Crítica | O Joelho de Claire

um toque de verão

Em filme sobre, entre outras coisas, joelhos, Rohmer finalmente se encontra


O Cinema de Éric Rohmer é um que qualquer pessoa pode aproveitar, mas que esconde na simplicidade de suas escolhas uma complexidade bem singular. Poucos fazem um zoom ser tão revelador, ou um traveling ser tão hipnótico como Rohmer, um dos principais nomes da Nouvelle Vague, mas que atingiu seu auge nos anos seguintes ao movimento, após experimentar consideravelmente com o próprio estilo.

Tão cedo como em A Colecionadora (1967), seu estilo já parecia mais ou menos desenhado, por mais que ainda tivesse um quê de Alain Resnais que ele foi meio que deixando de lado. Era um filme mais amórfico, mais confuso (no bom sentido), mas que já tinha em coisas tão específicas como o corpo de uma mulher de biquíni esses momentos que o Rohmer capta tão bem. Se esse é mais malvadinho, Minha Noite com Ela (1969) é mais desolador, mais impiedoso, transformando o que era pra ser um encontro bonitinho em uma avaliação moral dos personagens - e de quem assiste.

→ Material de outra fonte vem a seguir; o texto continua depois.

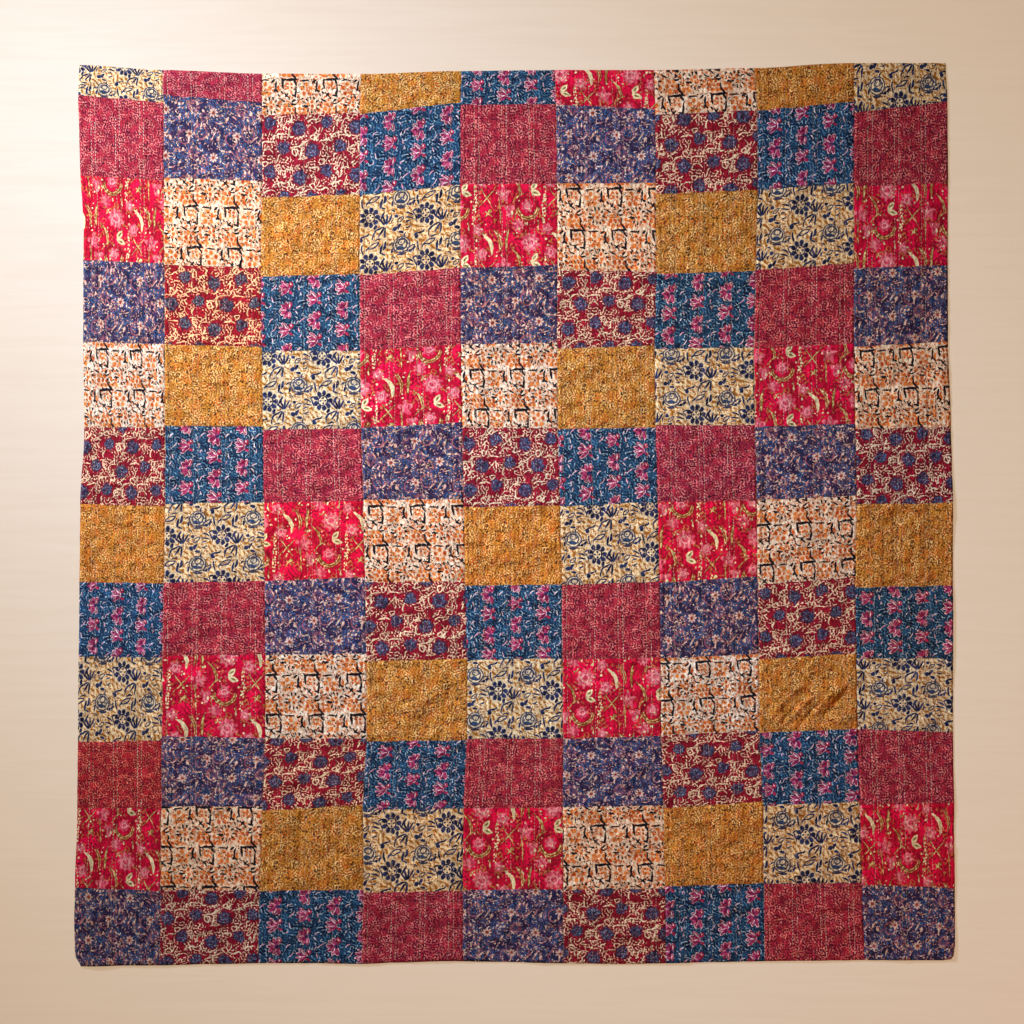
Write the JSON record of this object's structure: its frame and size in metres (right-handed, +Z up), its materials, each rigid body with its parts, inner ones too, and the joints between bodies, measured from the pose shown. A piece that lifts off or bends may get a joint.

Mais pra frente, ele conseguiria juntar as duas coisas em combinações de derrubar o ser, O Raio Verde (1987) sendo o melhor exemplo, mas em O Joelho de Claire (1970) ele já parece conciliar todas as facetas de seu Cinema. É dos filmes que melhor evidenciam esse Cinema do específico dele, onde um joelho é um ponto fraco, um toque é um trauma, mas o todo é frívolo e eventualmente esquecível - mesmo que, indiscutivelmente, seu peso seja sentido no esquema maior das coisas.

Apaixonado pelas estações (principalmente o verão) como nenhum outro diretor (de Kim Ki-duk a Edward Yang a Céline Sciamma), Rohmer sintetiza como ninguém o poder dessas especificidades, sejam elas acontecimentos ou apenas intenções que acabam cortadas antes de se manifestarem. O próprio protagonista - dos mais otários da galeria de otários do homem - parece caçar oportunidades de criar histórias, e a própria premissa é meio que em cima disso.

A fotografia meio granulada, e o próprio excesso de elementos na mise-en-scène tornam a encenação algo quase limitado, o que reforça ainda mais essa busca por olhares, expressões, palavras e movimentos que representem as sensações metamórficas daqueles personagens. Apesar de se passar em uma colônia de férias com um rio no meio, não existem planos vazios ou naturalistas, é tudo bem invadido dessa humanidade intoxicante que se alimenta das intenções torcidas dos personagens.

E tudo se canaliza na cena que dá nome ao filme: o joelho, antes evidenciado pelo olhar guiado do protagonista, até que o olhar se torna ato, um ato tão moralmente errado e desestabilizador que não vem nem de um impulso emocional, mas sim de uma jornada intelectual e egocentrista do protagonista. Quando ele toca no joelho de Claire, ela, antes intocável e inalcançável para ele, é desarmada, e se o filme terminasse ali seu impacto seria ainda maior do que qualquer fenômeno da natureza captado ao olho nu.

Arrisco que ali o Cinema de Rohmer encontrou o equilibrio perfeito, entre o poder da natureza e a efemeridade da vida humana em sociedade, um momento tão pequeno, mas que sequestra toda aquela amostra de mundo ao seu redor.